● Rows
^^^^^^^^^^^^^^^^

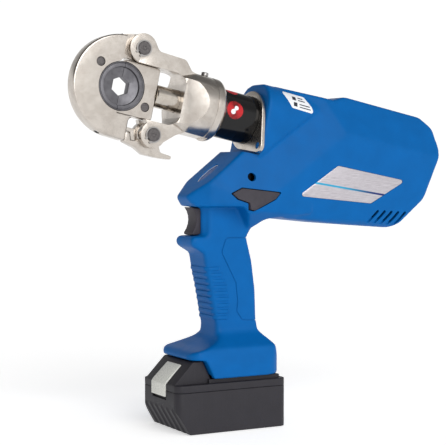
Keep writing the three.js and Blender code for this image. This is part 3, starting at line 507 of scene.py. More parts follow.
class Finish(Tree):
    """A material on a principled shader."""

    def __init__(self, name, base, roughness=0.5, metallic=0.0, **settings):
        self.material = bpy.data.materials.new(name)
        self.material.use_nodes = True
        super().__init__(self.material.node_tree)
        self.output = self.tree.nodes.new("ShaderNodeOutputMaterial")
        self.shader = self.tree.nodes.new("ShaderNodeBsdfPrincipled")
        self.tree.links.new(self.shader.outputs[0], self.output.inputs["Surface"])
        self.set("Base Color", base)
        self.set("Roughness", roughness)
        self.set("Metallic", metallic)
        for socket, value in settings.items():
            self.set(socket.replace("_", " "), value)

    def set(self, name, value):
        """Puts a value or a wire on one of the shader's sockets."""
        self.put(self.shader.inputs[name], value)
        return self

    def place(self):
        """Where a point lies, in metres."""
        return self.node("ShaderNodeTexCoord", output="Object")

    def axes(self):
        """The point's X, Y and Z, in millimetres."""
        return [part * 1000 for part in self.split(self.place())]

    def noise(self, size, detail=2.0, rough=0.5, stretch=None):
        """Noise whose grain is about size millimetres, stretched along the axes if asked."""
        place = self.place()
        if stretch:
            place = self.node("ShaderNodeMapping", inputs={"Vector": place, "Scale": stretch})
        return self.node(
            "ShaderNodeTexNoise",
            inputs={"Vector": place, "Scale": 1 / (size * MM), "Detail": detail, "Roughness": rough},
        )

    def mix(self, factor, first, second):
        """One colour laid over another by a factor."""
        return self.node(
            "ShaderNodeMix",
            {"data_type": "RGBA"},
            {0: factor, 6: first, 7: second},
            output=2,
        )

    def bump(self, height, depth, strength=1.0):
        """Raises the surface by a height from 0 to 1, over depth millimetres."""
        normal = self.node(
            "ShaderNodeBump",
            inputs={"Height": height, "Distance": depth * MM, "Strength": strength},
        )
        return self.set("Normal", normal)


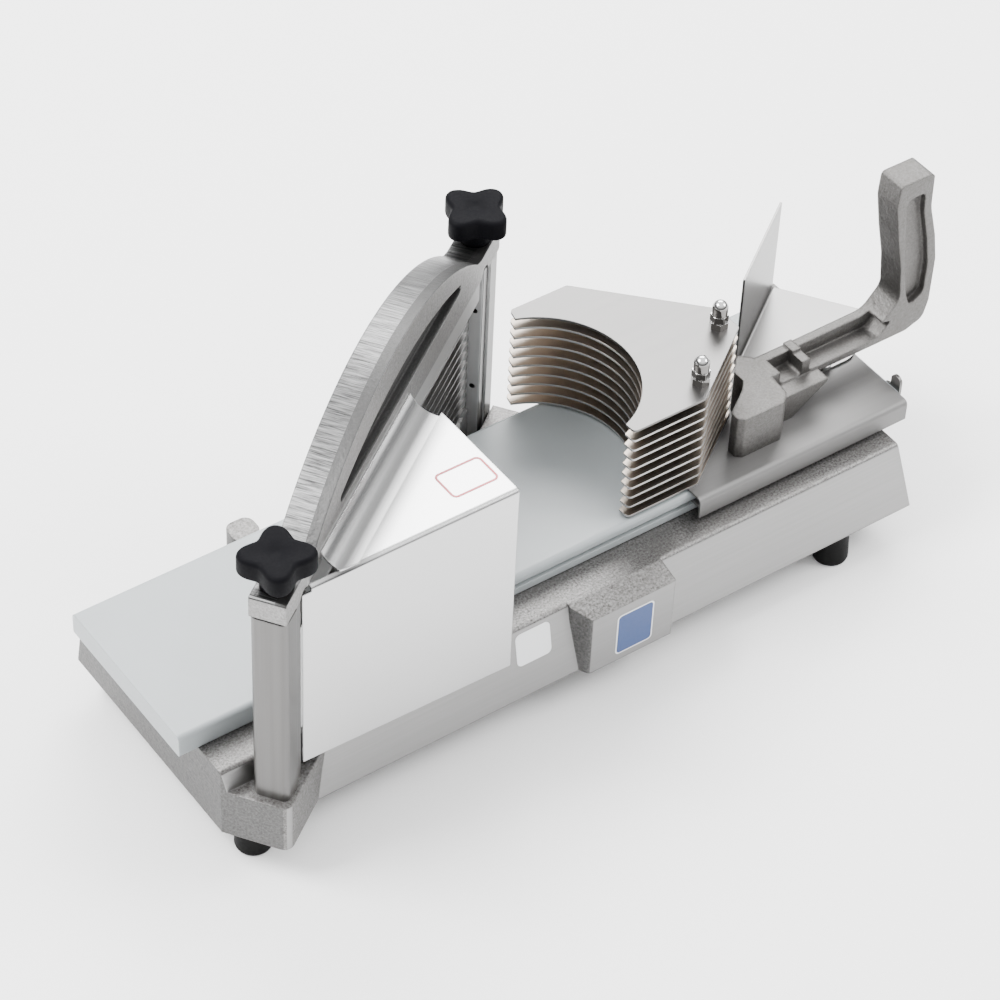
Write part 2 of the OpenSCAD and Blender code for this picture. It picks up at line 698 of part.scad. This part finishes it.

^^^^^^^^^^^^^^^^

● Directions
Quote each line of the data above exactly as written.

● Reply to the exercise
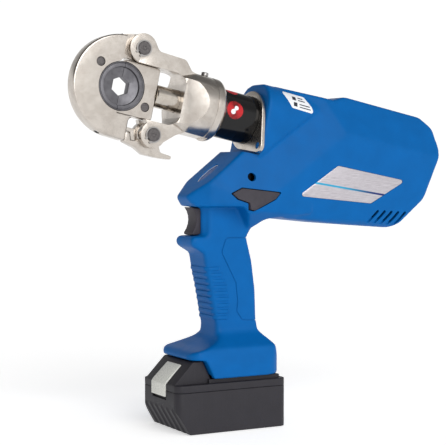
Keep writing the three.js and Blender code for this image. This is part 3, starting at line 507 of scene.py. More parts follow.
class Finish(Tree):
    """A material on a principled shader."""

    def __init__(self, name, base, roughness=0.5, metallic=0.0, **settings):
        self.material = bpy.data.materials.new(name)
        self.material.use_nodes = True
        super().__init__(self.material.node_tree)
        self.output = self.tree.nodes.new("ShaderNodeOutputMaterial")
        self.shader = self.tree.nodes.new("ShaderNodeBsdfPrincipled")
        self.tree.links.new(self.shader.outputs[0], self.output.inputs["Surface"])
        self.set("Base Color", base)
        self.set("Roughness", roughness)
        self.set("Metallic", metallic)
        for socket, value in settings.items():
            self.set(socket.replace("_", " "), value)

    def set(self, name, value):
        """Puts a value or a wire on one of the shader's sockets."""
        self.put(self.shader.inputs[name], value)
        return self

    def place(self):
        """Where a point lies, in metres."""
        return self.node("ShaderNodeTexCoord", output="Object")

    def axes(self):
        """The point's X, Y and Z, in millimetres."""
        return [part * 1000 for part in self.split(self.place())]

    def noise(self, size, detail=2.0, rough=0.5, stretch=None):
        """Noise whose grain is about size millimetres, stretched along the axes if asked."""
        place = self.place()
        if stretch:
            place = self.node("ShaderNodeMapping", inputs={"Vector": place, "Scale": stretch})
        return self.node(
            "ShaderNodeTexNoise",
            inputs={"Vector": place, "Scale": 1 / (size * MM), "Detail": detail, "Roughness": rough},
        )

    def mix(self, factor, first, second):
        """One colour laid over another by a factor."""
        return self.node(
            "ShaderNodeMix",
            {"data_type": "RGBA"},
            {0: factor, 6: first, 7: second},
            output=2,
        )

    def bump(self, height, depth, strength=1.0):
        """Raises the surface by a height from 0 to 1, over depth millimetres."""
        normal = self.node(
            "ShaderNodeBump",
            inputs={"Height": height, "Distance": depth * MM, "Strength": strength},
        )
        return self.set("Normal", normal)


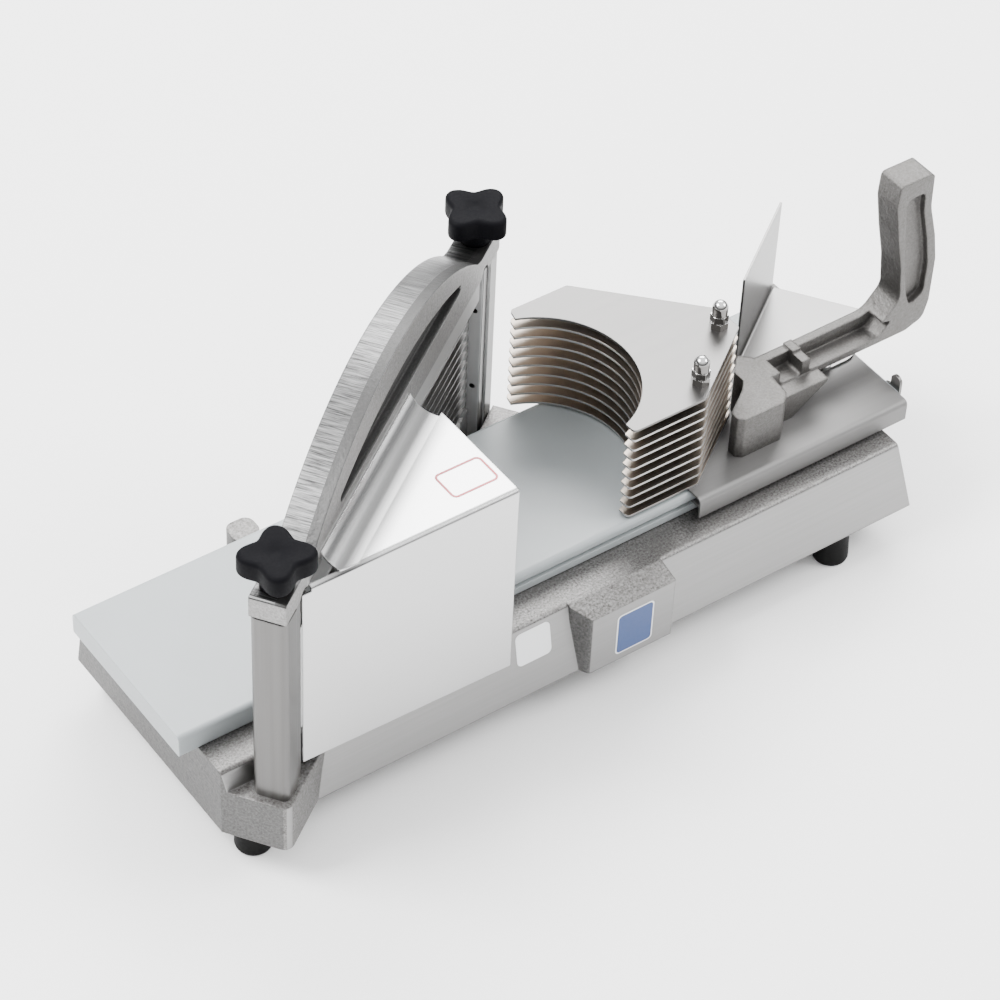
Write part 2 of the OpenSCAD and Blender code for this picture. It picks up at line 698 of part.scad. This part finishes it.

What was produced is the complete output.